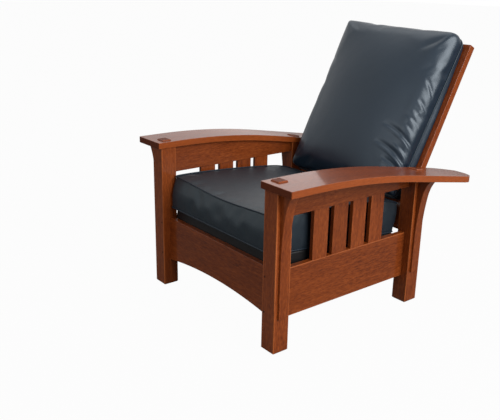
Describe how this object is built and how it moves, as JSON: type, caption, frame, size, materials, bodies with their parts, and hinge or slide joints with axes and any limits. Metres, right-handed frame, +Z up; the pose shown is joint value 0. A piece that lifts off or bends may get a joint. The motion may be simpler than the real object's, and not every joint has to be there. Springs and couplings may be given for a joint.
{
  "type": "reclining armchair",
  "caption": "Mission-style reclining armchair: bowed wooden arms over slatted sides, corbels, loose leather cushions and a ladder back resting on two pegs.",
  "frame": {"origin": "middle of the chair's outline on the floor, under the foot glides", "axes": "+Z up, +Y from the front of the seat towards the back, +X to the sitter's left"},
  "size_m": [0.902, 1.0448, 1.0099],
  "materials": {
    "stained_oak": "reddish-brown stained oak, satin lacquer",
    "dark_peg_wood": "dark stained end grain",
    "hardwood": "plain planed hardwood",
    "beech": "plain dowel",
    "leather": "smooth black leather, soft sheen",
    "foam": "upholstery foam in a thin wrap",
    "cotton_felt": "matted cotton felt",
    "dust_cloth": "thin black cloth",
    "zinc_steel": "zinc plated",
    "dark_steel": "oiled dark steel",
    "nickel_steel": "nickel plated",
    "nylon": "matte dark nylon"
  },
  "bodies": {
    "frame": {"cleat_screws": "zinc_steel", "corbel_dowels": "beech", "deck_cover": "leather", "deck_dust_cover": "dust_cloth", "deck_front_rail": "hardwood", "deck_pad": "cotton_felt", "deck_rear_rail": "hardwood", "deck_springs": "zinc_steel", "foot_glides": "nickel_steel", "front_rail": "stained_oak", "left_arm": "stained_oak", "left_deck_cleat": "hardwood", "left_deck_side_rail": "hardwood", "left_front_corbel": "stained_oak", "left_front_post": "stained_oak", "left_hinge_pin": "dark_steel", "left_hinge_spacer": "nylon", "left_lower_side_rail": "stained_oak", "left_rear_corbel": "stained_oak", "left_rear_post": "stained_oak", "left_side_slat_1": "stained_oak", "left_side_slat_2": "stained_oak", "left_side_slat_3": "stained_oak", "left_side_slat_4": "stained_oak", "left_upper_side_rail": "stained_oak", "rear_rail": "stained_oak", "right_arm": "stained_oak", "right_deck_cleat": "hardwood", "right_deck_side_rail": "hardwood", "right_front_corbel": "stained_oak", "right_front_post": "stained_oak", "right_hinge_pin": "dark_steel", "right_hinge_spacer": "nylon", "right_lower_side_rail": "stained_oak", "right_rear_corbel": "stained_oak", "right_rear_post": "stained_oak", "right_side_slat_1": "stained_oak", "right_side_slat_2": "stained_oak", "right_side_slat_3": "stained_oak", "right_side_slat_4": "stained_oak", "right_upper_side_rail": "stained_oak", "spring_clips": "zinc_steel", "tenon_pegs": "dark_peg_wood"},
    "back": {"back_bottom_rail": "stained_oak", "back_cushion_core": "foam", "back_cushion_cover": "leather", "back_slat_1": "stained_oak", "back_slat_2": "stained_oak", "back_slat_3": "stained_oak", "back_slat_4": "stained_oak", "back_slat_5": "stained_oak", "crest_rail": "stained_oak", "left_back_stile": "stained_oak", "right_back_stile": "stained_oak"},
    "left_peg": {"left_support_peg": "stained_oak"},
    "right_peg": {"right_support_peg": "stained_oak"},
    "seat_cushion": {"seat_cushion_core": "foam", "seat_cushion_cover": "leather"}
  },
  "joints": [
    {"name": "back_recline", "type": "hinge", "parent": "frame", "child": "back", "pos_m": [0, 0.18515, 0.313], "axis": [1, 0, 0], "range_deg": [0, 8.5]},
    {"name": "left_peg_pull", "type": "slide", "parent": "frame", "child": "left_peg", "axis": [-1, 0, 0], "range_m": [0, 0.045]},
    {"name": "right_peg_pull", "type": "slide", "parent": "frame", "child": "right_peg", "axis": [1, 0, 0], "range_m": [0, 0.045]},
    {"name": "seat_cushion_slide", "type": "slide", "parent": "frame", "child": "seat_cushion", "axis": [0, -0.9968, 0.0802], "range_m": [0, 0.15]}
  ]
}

What the exercise asks
Print again each line of the listing above, exactly as it appears.

Exercise solution
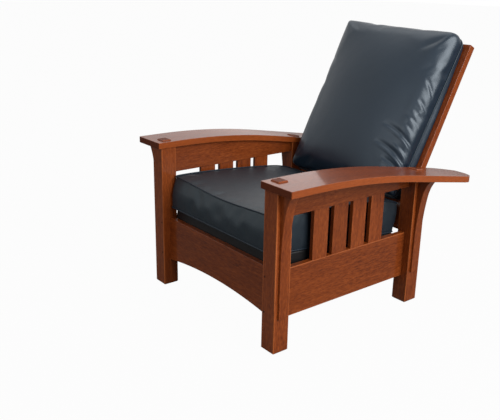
Describe how this object is built and how it moves, as JSON: type, caption, frame, size, materials, bodies with their parts, and hinge or slide joints with axes and any limits. Metres, right-handed frame, +Z up; the pose shown is joint value 0. A piece that lifts off or bends may get a joint. The motion may be simpler than the real object's, and not every joint has to be there. Springs and couplings may be given for a joint.
{
  "type": "reclining armchair",
  "caption": "Mission-style reclining armchair: bowed wooden arms over slatted sides, corbels, loose leather cushions and a ladder back resting on two pegs.",
  "frame": {"origin": "middle of the chair's outline on the floor, under the foot glides", "axes": "+Z up, +Y from the front of the seat towards the back, +X to the sitter's left"},
  "size_m": [0.902, 1.0448, 1.0099],
  "materials": {
    "stained_oak": "reddish-brown stained oak, satin lacquer",
    "dark_peg_wood": "dark stained end grain",
    "hardwood": "plain planed hardwood",
    "beech": "plain dowel",
    "leather": "smooth black leather, soft sheen",
    "foam": "upholstery foam in a thin wrap",
    "cotton_felt": "matted cotton felt",
    "dust_cloth": "thin black cloth",
    "zinc_steel": "zinc plated",
    "dark_steel": "oiled dark steel",
    "nickel_steel": "nickel plated",
    "nylon": "matte dark nylon"
  },
  "bodies": {
    "frame": {"cleat_screws": "zinc_steel", "corbel_dowels": "beech", "deck_cover": "leather", "deck_dust_cover": "dust_cloth", "deck_front_rail": "hardwood", "deck_pad": "cotton_felt", "deck_rear_rail": "hardwood", "deck_springs": "zinc_steel", "foot_glides": "nickel_steel", "front_rail": "stained_oak", "left_arm": "stained_oak", "left_deck_cleat": "hardwood", "left_deck_side_rail": "hardwood", "left_front_corbel": "stained_oak", "left_front_post": "stained_oak", "left_hinge_pin": "dark_steel", "left_hinge_spacer": "nylon", "left_lower_side_rail": "stained_oak", "left_rear_corbel": "stained_oak", "left_rear_post": "stained_oak", "left_side_slat_1": "stained_oak", "left_side_slat_2": "stained_oak", "left_side_slat_3": "stained_oak", "left_side_slat_4": "stained_oak", "left_upper_side_rail": "stained_oak", "rear_rail": "stained_oak", "right_arm": "stained_oak", "right_deck_cleat": "hardwood", "right_deck_side_rail": "hardwood", "right_front_corbel": "stained_oak", "right_front_post": "stained_oak", "right_hinge_pin": "dark_steel", "right_hinge_spacer": "nylon", "right_lower_side_rail": "stained_oak", "right_rear_corbel": "stained_oak", "right_rear_post": "stained_oak", "right_side_slat_1": "stained_oak", "right_side_slat_2": "stained_oak", "right_side_slat_3": "stained_oak", "right_side_slat_4": "stained_oak", "right_upper_side_rail": "stained_oak", "spring_clips": "zinc_steel", "tenon_pegs": "dark_peg_wood"},
    "back": {"back_bottom_rail": "stained_oak", "back_cushion_core": "foam", "back_cushion_cover": "leather", "back_slat_1": "stained_oak", "back_slat_2": "stained_oak", "back_slat_3": "stained_oak", "back_slat_4": "stained_oak", "back_slat_5": "stained_oak", "crest_rail": "stained_oak", "left_back_stile": "stained_oak", "right_back_stile": "stained_oak"},
    "left_peg": {"left_support_peg": "stained_oak"},
    "right_peg": {"right_support_peg": "stained_oak"},
    "seat_cushion": {"seat_cushion_core": "foam", "seat_cushion_cover": "leather"}
  },
  "joints": [
    {"name": "back_recline", "type": "hinge", "parent": "frame", "child": "back", "pos_m": [0, 0.18515, 0.313], "axis": [1, 0, 0], "range_deg": [0, 8.5]},
    {"name": "left_peg_pull", "type": "slide", "parent": "frame", "child": "left_peg", "axis": [-1, 0, 0], "range_m": [0, 0.045]},
    {"name": "right_peg_pull", "type": "slide", "parent": "frame", "child": "right_peg", "axis": [1, 0, 0], "range_m": [0, 0.045]},
    {"name": "seat_cushion_slide", "type": "slide", "parent": "frame", "child": "seat_cushion", "axis": [0, -0.9968, 0.0802], "range_m": [0, 0.15]}
  ]
}